“This is indeed a very important — and emerging — topic,” Stéphanie Bachand, the top court’s executive legal officer and chief of staff to Chief Justice of Canada Richard Wagner said, in response to questions from Law360 Canada. “The Supreme Court of Canada is currently considering the matter, in order to decide whether to move forward with a directive or policy on the use of AI.”
Bachand confirmed that among the issues the Supreme Court of Canada is considering is what policy might apply internally to govern AI use by the apex court’s judges and staff.
The first known Canadian courts to publicly address AI use by litigants and the bar were the Manitoba Court of King’s Bench, which broke new ground nationally by issuing a directive June 23 mandating disclosure to the court of AI use in court materials, followed three days later by the Yukon Supreme Court, which issued a somewhat more broadly worded “practice direction” titled “Use of Artificial Intelligence Tools.”
These cutting-edge legal developments could be a harbinger of an emerging trend in Canada toward judicial regulation of AI use in court submissions by counsel and litigants.
The move is all the more significant for the bar since law societies have yet to issue specific guidance or express rules about lawyers’ use in court of AI-assisted submissions and documents — arguably, a professional regulatory vacuum, if not a gap, for law societies to fill.
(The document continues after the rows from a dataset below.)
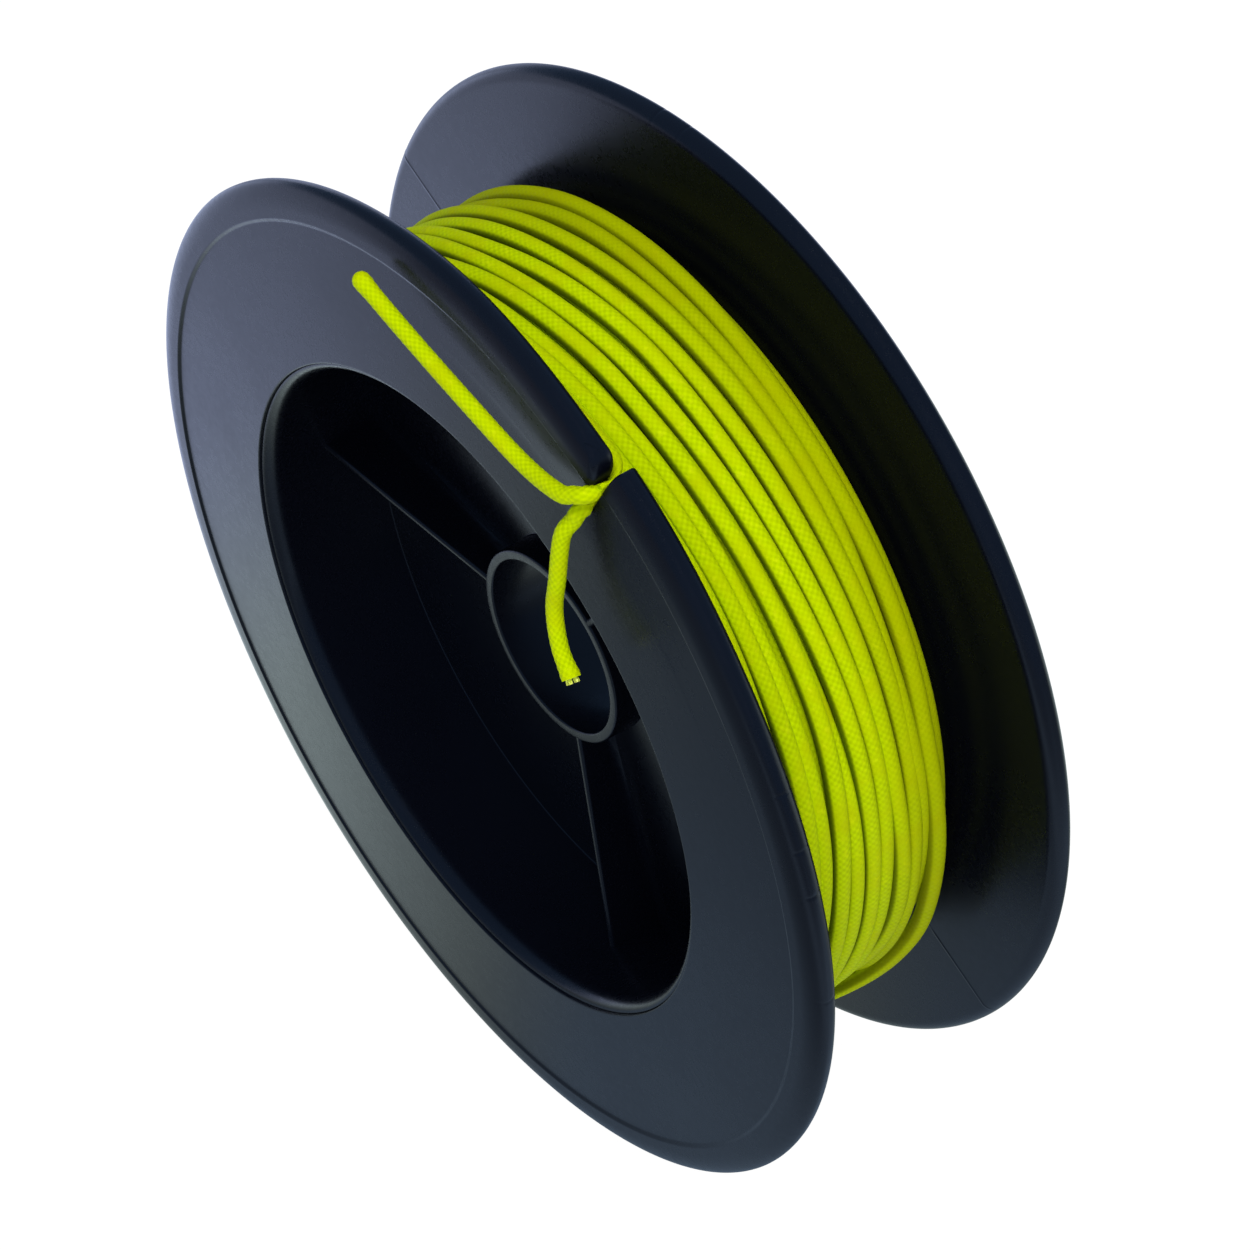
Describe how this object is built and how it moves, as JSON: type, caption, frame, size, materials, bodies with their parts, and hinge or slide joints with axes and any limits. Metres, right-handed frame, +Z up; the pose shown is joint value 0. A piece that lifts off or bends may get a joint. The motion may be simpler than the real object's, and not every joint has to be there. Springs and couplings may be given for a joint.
{
  "type": "fishing line spool",
  "caption": "Flanged plastic spool wound with thick braided line, its loose ends held in a rim slit, with a hollow ribbed core and a round hub bore.",
  "frame": {"origin": "centre of the hub bore, halfway along it", "axes": "+Y along the spool's axis towards the plain flange, so the flange with the slit faces -Y; +Z up, with the spool standing on its two rims"},
  "size_m": [0.112, 0.0371, 0.112],
  "materials": {
    "spool_plastic": "semi-gloss black injection moulding",
    "braided_line": "fluorescent yellow-green braided sheath",
    "core_yarn": "paler straight yarns inside the braid"
  },
  "bodies": {
    "spool": {"front_flange": "spool_plastic", "rear_flange": "spool_plastic", "core": "spool_plastic", "line_layer_1": "braided_line", "line_layer_2": "braided_line", "line_layer_3": "braided_line", "line_layer_4": "braided_line", "long_lead": "braided_line", "short_lead": "braided_line"},
    "long_bend": {"long_tail_bend": "braided_line"},
    "long_tail": {"long_tail_sheath": "braided_line", "long_tail_core": "core_yarn"},
    "short_bend": {"short_tail_bend": "braided_line"},
    "short_tail": {"short_tail_sheath": "braided_line", "short_tail_core": "core_yarn"}
  },
  "joints": [
    {"name": "long_tail_sweep", "type": "hinge", "parent": "spool", "child": "long_bend", "pos_m": [0.02279, -0.01775, 0.04674], "axis": [0, -1, 0], "range_deg": [-140, 0]},
    {"name": "long_tail_lift", "type": "hinge", "parent": "long_bend", "child": "long_tail", "pos_m": [0.01983, -0.01775, 0.04554], "axis": [-0.3746, 0, 0.9272], "range_deg": [0, 90]},
    {"name": "short_tail_sweep", "type": "hinge", "parent": "spool", "child": "short_bend", "pos_m": [0.02148, -0.01695, 0.04404], "axis": [0, -1, 0], "range_deg": [-25, 100]},
    {"name": "short_tail_lift", "type": "hinge", "parent": "short_bend", "child": "short_tail", "pos_m": [0.02071, -0.01805, 0.04094], "axis": [-0.9703, 0, 0.2419], "range_deg": [-5, 90]}
  ]
}
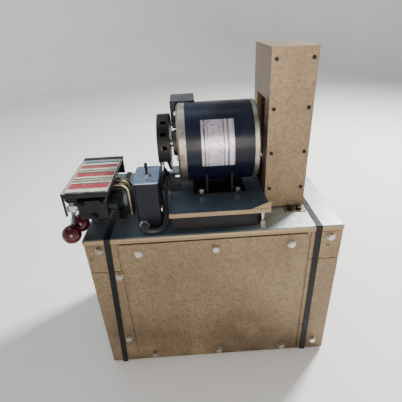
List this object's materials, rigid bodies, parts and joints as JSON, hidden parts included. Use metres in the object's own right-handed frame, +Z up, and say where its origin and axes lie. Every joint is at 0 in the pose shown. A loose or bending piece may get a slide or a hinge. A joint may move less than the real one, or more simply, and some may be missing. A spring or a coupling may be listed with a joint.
{
  "type": "hydraulic power unit",
  "caption": "Bench-size hydraulic power unit: sheet-steel oil tank, electric motor driving an immersed gear pump by guarded V-belt, lever valve bank and motor switch.",
  "frame": {"origin": "centre of the pattern of four base bolt holes, on the underside of the base rails, which is where the unit stands", "axes": "+X along the front of the tank towards the belt guard, +Y from the front cover to the back, +Z up"},
  "size_m": [0.541, 0.3412, 0.675],
  "materials": {
    "galvanised": "spangled galvanised sheet steel",
    "zinc_bolts": "bright zinc plate",
    "motor_black": "gloss black enamel",
    "bell_aluminium": "machined casting",
    "steel_shafts": "ground steel",
    "core_steel": "laminated steel",
    "copper": "varnished copper",
    "black_paint": "black paint, worn",
    "black_iron": "cast iron, oiled",
    "sheave_iron": "turned cast iron",
    "belt_rubber": "fabric-faced rubber",
    "gasket_rubber": "nitrile sheet",
    "cable_rubber": "rubber sheath",
    "knob_red": "polished dark red phenolic",
    "label_face": "printed stripes",
    "foil_plate": "etched foil",
    "pump_aluminium": "die casting",
    "tube_steel": "zinc yellow passivated",
    "strap_black": "black japanned band",
    "lid_metal": "stamped steel",
    "cap_plastic": "moulded",
    "fitting_steel": "plated"
  },
  "bodies": {
    "power_unit_frame": {"baffle": "galvanised", "base_rails": "galvanised", "belt_guard": "galvanised", "belt_well": "galvanised", "cover_gasket": "gasket_rubber", "drain_plug": "zinc_bolts", "drive_belt": "belt_rubber", "end_panels": "galvanised", "fan_shield": "black_paint", "front_cover": "galvanised", "guard_front": "galvanised", "guard_screws": "black_paint", "hood_label": "label_face", "left_end_bell": "bell_aluminium", "left_strap": "strap_black", "lever_pivots": "black_iron", "motor_bearings": "steel_shafts", "motor_bolts": "zinc_bolts", "motor_cable": "cable_rubber", "motor_cradle": "motor_black", "motor_plate": "galvanised", "motor_shell": "motor_black", "motor_windings": "copper", "panel_bolts": "zinc_bolts", "plate_studs": "zinc_bolts", "pump_bolts": "zinc_bolts", "pump_housing": "pump_aluminium", "rating_plate": "foil_plate", "relief_valve": "fitting_steel", "right_end_bell": "bell_aluminium", "right_strap": "strap_black", "stator_core": "core_steel", "suction_line": "tube_steel", "switch_box": "black_paint", "switch_fittings": "fitting_steel", "switch_lid": "lid_metal", "tank_deck": "galvanised", "tank_shell": "galvanised", "terminal_box": "motor_black", "tie_rods": "zinc_bolts", "valve_bracket": "black_paint", "valve_hood": "black_paint", "valve_sections": "black_iron", "valve_tubes": "tube_steel"},
    "rotor": {"motor_shaft": "steel_shafts", "rotor_core": "core_steel", "cooling_fan": "black_paint", "motor_sheave": "sheave_iron"},
    "pump_driver": {"pump_drive_gear": "steel_shafts", "pump_sheave": "sheave_iron"},
    "pump_idler": {"pump_idler_gear": "steel_shafts"},
    "front_lever": {"control_lever_1": "fitting_steel", "lever_knob_1": "knob_red"},
    "rear_lever": {"control_lever_2": "fitting_steel", "lever_knob_2": "knob_red"},
    "front_spool": {"spool_1": "steel_shafts"},
    "rear_spool": {"spool_2": "steel_shafts"},
    "toggle": {"toggle_lever": "black_paint"},
    "filler_cap": {"breather_cap": "cap_plastic"},
    "relief_screw": {"relief_adjuster": "fitting_steel"}
  },
  "joints": [
    {"name": "motor_spin", "type": "hinge", "parent": "power_unit_frame", "child": "rotor", "pos_m": [0, 0, 0.491], "axis": [1, 0, 0], "continuous": true},
    {"name": "pump_spin", "type": "hinge", "parent": "power_unit_frame", "child": "pump_driver", "pos_m": [0.1, 0, 0.17], "axis": [1, 0, 0], "continuous": true},
    {"name": "idler_spin", "type": "hinge", "parent": "power_unit_frame", "child": "pump_idler", "pos_m": [0.09, 0, 0.1968], "axis": [1, 0, 0], "continuous": true},
    {"name": "front_lever_tilt", "type": "hinge", "parent": "power_unit_frame", "child": "front_lever", "pos_m": [-0.264, -0.135, 0.444], "axis": [0, 1, 0], "range_deg": [-12, 12], "stiffness_Nm_per_rad": 3},
    {"name": "front_spool_slide", "type": "slide", "parent": "power_unit_frame", "child": "front_spool", "axis": [1, 0, 0], "range_m": [-0.0045, 0.0045]},
    {"name": "rear_lever_tilt", "type": "hinge", "parent": "power_unit_frame", "child": "rear_lever", "pos_m": [-0.264, -0.097, 0.444], "axis": [0, 1, 0], "range_deg": [-12, 12], "stiffness_Nm_per_rad": 3},
    {"name": "rear_spool_slide", "type": "slide", "parent": "power_unit_frame", "child": "rear_spool", "axis": [1, 0, 0], "range_m": [-0.0045, 0.0045]},
    {"name": "toggle_flip", "type": "hinge", "parent": "power_unit_frame", "child": "toggle", "pos_m": [-0.123, -0.094, 0.463], "axis": [1, 0, 0], "range_deg": [-14, 14]},
    {"name": "filler_cap_lift", "type": "slide", "parent": "power_unit_frame", "child": "filler_cap", "axis": [0, 0, 1], "range_m": [0, 0.045]},
    {"name": "relief_screw_turn", "type": "hinge", "parent": "power_unit_frame", "child": "relief_screw", "pos_m": [-0.222, -0.01, 0.4285], "axis": [0, 1, 0], "range_deg": [-180, 180]}
  ],
  "couplings": [
    {"joint": "pump_spin", "follows": "motor_spin", "ratio": 0.82143},
    {"joint": "idler_spin", "follows": "motor_spin", "ratio": -0.82143},
    {"joint": "front_spool_slide", "follows": "front_lever_tilt", "m_per_rad": -0.02},
    {"joint": "rear_spool_slide", "follows": "rear_lever_tilt", "m_per_rad": -0.02}
  ]
}
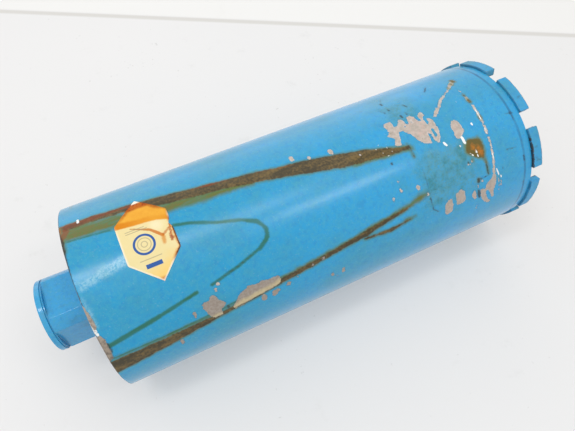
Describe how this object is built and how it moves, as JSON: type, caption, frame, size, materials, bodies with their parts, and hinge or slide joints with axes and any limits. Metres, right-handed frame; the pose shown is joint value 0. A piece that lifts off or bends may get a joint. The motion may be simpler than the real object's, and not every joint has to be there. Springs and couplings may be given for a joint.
{
  "type": "diamond core bit",
  "caption": "Worn wet diamond core bit: thin painted steel barrel with a crown of brazed segments, closed at the back by a plate and a coupling with four spanner flats and a threaded bore.",
  "frame": {"origin": "centre of the cutting plane, on the bit's axis, at the bottom of the crown", "axes": "+Z along the bit's axis, from the crown towards the threaded coupling; -Y faces the label"},
  "size_m": [0.1099, 0.11, 0.299],
  "materials": {
    "barrel_paint": "sky blue enamel, stained and chipped",
    "hub_paint": "fresher blue enamel",
    "plate_paint": "blue enamel, dulled",
    "weld_metal": "weld beads under thin paint",
    "segment_paint": "overspray on diamond segments, cutting faces worn bare",
    "label_paper": "yellowed paper label, rust-stained"
  },
  "bodies": {
    "root": {"barrel_tube": "barrel_paint", "back_plate": "plate_paint", "coupling_hub": "hub_paint", "rim_weld": "weld_metal", "hub_weld": "weld_metal", "label": "label_paper", "segment_01": "segment_paint", "segment_02": "segment_paint", "segment_03": "segment_paint", "segment_04": "segment_paint", "segment_05": "segment_paint", "segment_06": "segment_paint", "segment_07": "segment_paint", "segment_08": "segment_paint", "segment_09": "segment_paint", "segment_10": "segment_paint"}
  },
  "joints": []
}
“Artificial intelligence is rapidly evolving,” Yukon Supreme Court Justice Suzanne Duncan wrote in a two-paragraph practice direction June 26. “Cases in other jurisdictions have arisen where it has been used for legal research or submissions in court,” she said. “There are legitimate concerns about the reliability and accuracy of the information generated from the use of artificial intelligence. As a result if any counsel or party relies on artificial intelligence (such as ChatGPT or any other artificial intelligence platform) for their legal research or submissions in any matter in any form before the court, they must advise the court of the tool used and for what purpose.”
In a one-paragraph directive, titled “Use of artificial intelligence in court submissions,” Manitoba Court of King’s Bench Chief Justice Glenn Joyal wrote, in part: “While it is impossible at this time to completely and accurately predict how artificial intelligence may develop or how to exactly define the responsible use of artificial intelligence in court cases, there are legitimate concerns about the reliability and accuracy of the information generated from the use of artificial intelligence. To address these concerns, when artificial intelligence has been used in the preparation of materials filed with the court, the materials must indicate how artificial intelligence was used.”
Litigator Eugene Meehan of Ottawa’s Supreme Advocacy LLP, a leading Supreme Court of Canada agent and the top court’s former executive legal officer, questioned whether courts should issue directives at this time related to litigants’ and lawyers’ use of AI in preparing court submissions. He also called law societies’ silence on the issue “troubling.”
Eugene Meehan, Supreme Advocacy LLP
“These AI practice directives appear premature and overly general to be of great assistance in terms of actually providing direction to practitioners in the field/metaverse,” he suggested. “Some degree of AI or machine-learning may already be present in a range of commonly used tools, and it is unclear when and what needs to be disclosed.”
By way of example, Meehan said some Supreme Advocacy LLP lawyers use Grammarly, “a spellcheck on steroids. Grammarly employs AI to improve the tool’s suggestions on making one’s writing more effective. Do we have to advise the court that this type of AI tool was used? Spellcheck, that’s AI too.”
“Perhaps these practice directives can be interpreted as a call to push ‘pause,’ and ensure that Canadian society and Canadian jurists reach an appropriate consensus about the reliability and regulation of AI in the justice system?” he asked. “Until the directives on AI are more clear, is there some risk they cause confusion and do more harm than good?”
Meehan speculated whether the initial AI directives “are a reaction to the stories out of the U.S. of lawyers relying too heavily on ChatGPT for research, to the point where they use cases that do not exist? If that is the particular mischief that is being targeted here, the directives on AI can say so.”
Two lawyers faced a sanctions hearing before a New York judge last month, after the court discovered half-a-dozen “bogus,” i.e. non-existent, precedents the law firm had cited in a personal injury case, based on legal research using the ChatGPT.
The litigator with 30 years at the bar, who was responsible for the legal research, told the court he didn’t know that ChatGPT could produce fake content, and pledged not to use AI for legal research in future without verifying its authenticity.